** Start of SUPPLIED INFORMATION **

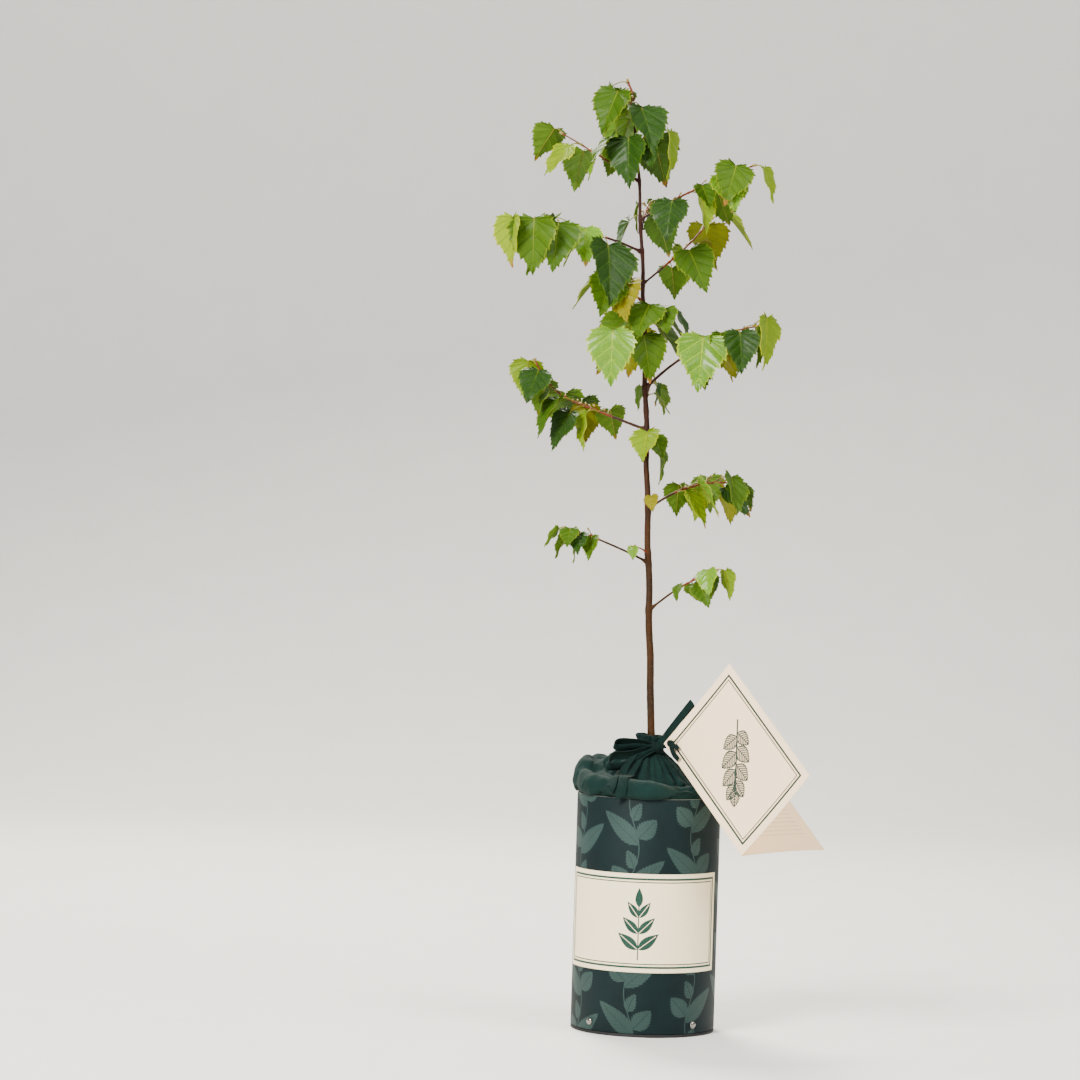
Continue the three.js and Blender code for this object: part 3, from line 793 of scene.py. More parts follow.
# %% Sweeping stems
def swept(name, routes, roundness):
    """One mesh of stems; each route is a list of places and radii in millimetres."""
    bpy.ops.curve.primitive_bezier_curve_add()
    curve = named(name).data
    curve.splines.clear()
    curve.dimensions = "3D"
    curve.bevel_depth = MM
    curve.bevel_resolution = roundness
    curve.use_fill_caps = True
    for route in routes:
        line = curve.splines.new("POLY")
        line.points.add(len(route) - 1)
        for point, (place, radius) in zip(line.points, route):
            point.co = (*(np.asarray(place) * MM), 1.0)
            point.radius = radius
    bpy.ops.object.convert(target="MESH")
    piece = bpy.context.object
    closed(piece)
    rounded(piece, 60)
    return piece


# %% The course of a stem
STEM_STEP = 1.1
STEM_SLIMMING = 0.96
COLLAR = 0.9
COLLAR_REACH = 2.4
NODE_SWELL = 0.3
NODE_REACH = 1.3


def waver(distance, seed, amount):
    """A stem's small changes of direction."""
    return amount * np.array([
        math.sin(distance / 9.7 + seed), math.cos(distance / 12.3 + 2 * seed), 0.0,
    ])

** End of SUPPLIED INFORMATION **

Please output the entire listing exactly as it stands.

» SOLUTION FOR THIS PROBLEM:
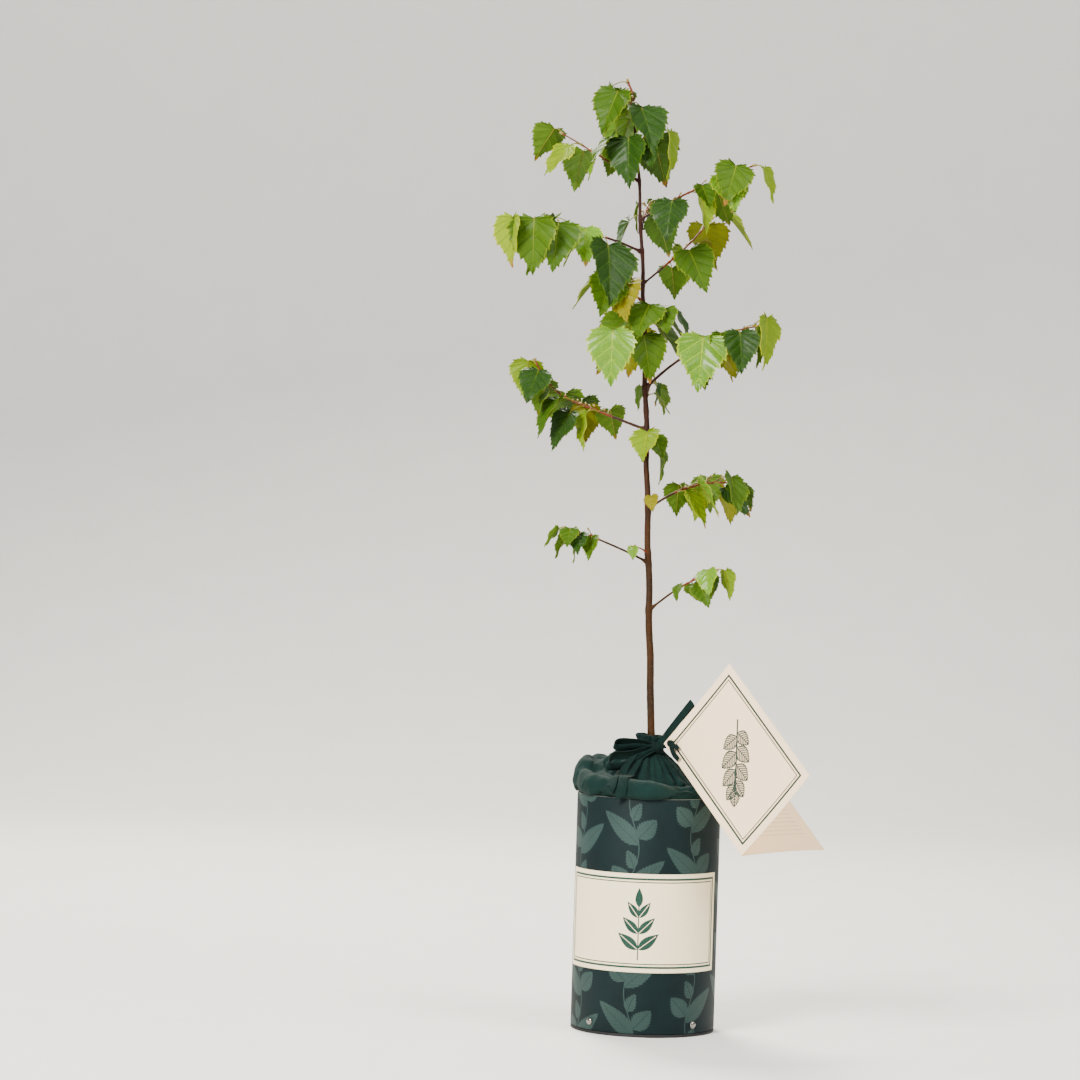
Continue the three.js and Blender code for this object: part 3, from line 793 of scene.py. More parts follow.
# %% Sweeping stems
def swept(name, routes, roundness):
    """One mesh of stems; each route is a list of places and radii in millimetres."""
    bpy.ops.curve.primitive_bezier_curve_add()
    curve = named(name).data
    curve.splines.clear()
    curve.dimensions = "3D"
    curve.bevel_depth = MM
    curve.bevel_resolution = roundness
    curve.use_fill_caps = True
    for route in routes:
        line = curve.splines.new("POLY")
        line.points.add(len(route) - 1)
        for point, (place, radius) in zip(line.points, route):
            point.co = (*(np.asarray(place) * MM), 1.0)
            point.radius = radius
    bpy.ops.object.convert(target="MESH")
    piece = bpy.context.object
    closed(piece)
    rounded(piece, 60)
    return piece


# %% The course of a stem
STEM_STEP = 1.1
STEM_SLIMMING = 0.96
COLLAR = 0.9
COLLAR_REACH = 2.4
NODE_SWELL = 0.3
NODE_REACH = 1.3


def waver(distance, seed, amount):
    """A stem's small changes of direction."""
    return amount * np.array([
        math.sin(distance / 9.7 + seed), math.cos(distance / 12.3 + 2 * seed), 0.0,
    ])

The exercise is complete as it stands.